Kudos to all the drivers who carry on the traditions and make it so much easier and less stressful for me and many others to get to work or wherever else we may need to go…and yes, I always wave and say ‘thanks!’
To the brave #2bus driver who was not intimidated by our policeman wanting to cut in the lane:
Thank you for being who you are!!
Sorry others egos impede you when you are busiest.
Evelyn, I hope your praise for the transit operator here is sarcastic. Transit driving considers every non-transit vehicle as a moving fireplug.
Better analogy would be at the wheel of a boat on a fast-moving river in logging country. Steersman has to keep adjusting their craft into a stream of unguided moving objects. Which can suddenly drift across the boat’s course.
Professional driver always has to keep eyes moving, and keep at least one eye in each side mirror. Doesn’t take long to be able to tell instinctively if a vehicle behind you is likely to suddenly cut in front of you. And imperceivably start easing off on the power so neither the motorist nor your passengers ever sense a problem.

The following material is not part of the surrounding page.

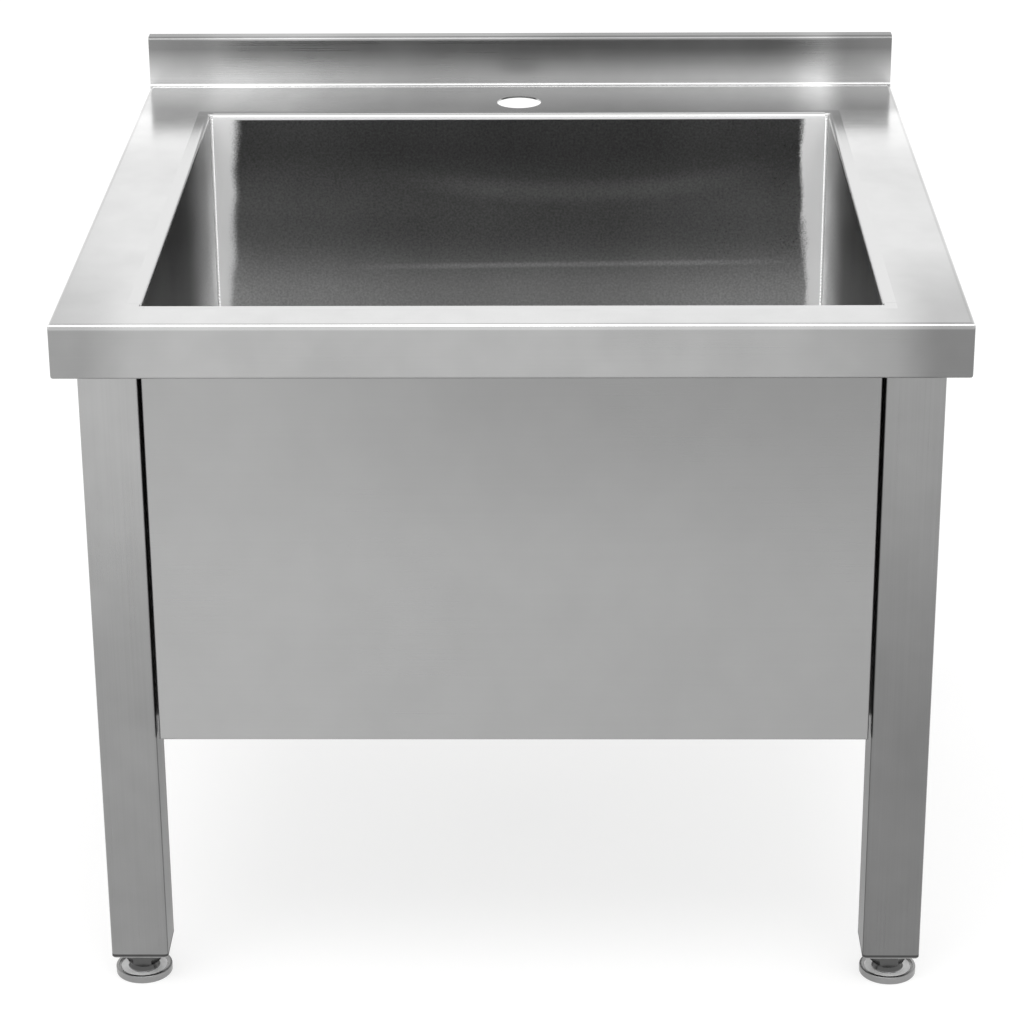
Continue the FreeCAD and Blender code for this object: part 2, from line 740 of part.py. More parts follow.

Or you either.
Slightest unsettling chance of conflict with a police car- you get paid half an hour for a five minute incident report when you come off duty. Noting date, time, location, direction of travel, and brief account. Starting with description of car and driver.
But at the wheel, best to assume the officer is responding to a call that a bus driver is being attacked. And never forget that the only aggressive intent or ego a transit operator has to think about is his or her own.